Toutefois, l’incertitude liée à ces interactions ne supposent pas de recourir à l’hypothèse d’opportunisme. Elle s’explique par l’hétérogénéité et l’impossibilité d’observer ex ante les capacités de traitement de l’information des parties prenantes de la relation (Knight, 1921). La multiplication des interactions entre le prestataire et son client peut réduire cette incertitude puisqu’elle rend possible la découverte de ces éléments mais également l’élaboration d’un langage commun et l’établissement d’une relation de confiance. Cette collaboration correspond au copilotage de la prestation, composante indispensable de la prestation. Le copilotage, en permettant la prise en compte de la singularité des situations, des pratiques et des besoins, peut réduire simultanément l’incertitude sur la qualité de l’output et de l’outcome. La limite d’une telle démarche personnalisée tient à son coût en temps et en personnel mais également à son caractère faillible : il n’est pas certain que la collaboration soit de qualité. Les établissements de crédit arbitrent donc entre la consolidation (recours aux outils de scoring principalement) et le jugement (copilotage) selon les perspectives commerciales de la relation établie.

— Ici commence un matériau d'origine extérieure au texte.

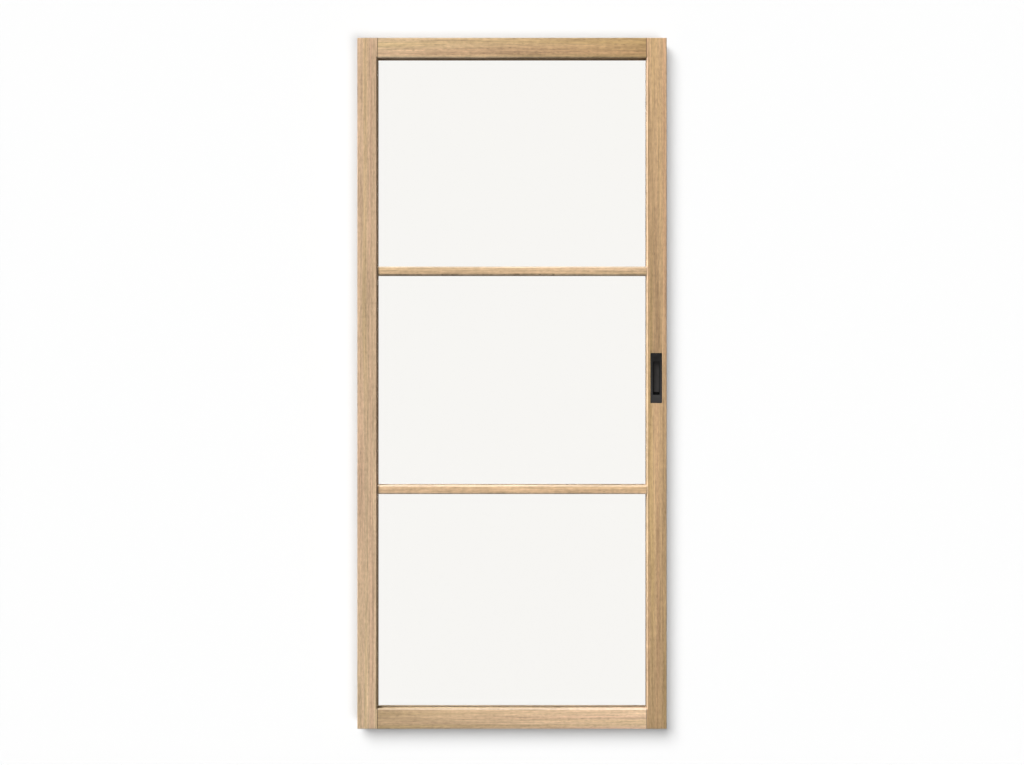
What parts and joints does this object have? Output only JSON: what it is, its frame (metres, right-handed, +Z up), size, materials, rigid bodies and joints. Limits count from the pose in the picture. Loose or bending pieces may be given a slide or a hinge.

Avant de voir les modalités et conséquences de cet arbitrage, il faut rappeler les résultats obtenus relativement à la question de l’incertitude. À présent, établissements de crédit et clients sont confrontées à l’incertitude sur la qualité de l’output et de l’outcome (abandon de l’hypothèse d’asymétrie d’information). Il existe deux modalités possibles de réduction de l’incertitude aux qualités distinctes : la consolidation et le jugement (remise en cause de l’hypothèse d’opportunisme). Il en découle que selon l’arbitrage fait par les établissements entre ces deux modalités, les caractéristiques de la prestation seront plus ou moins favorables au partage de la responsabilité de la réduction de l’incertitude portant sur la qualité de l’outcome.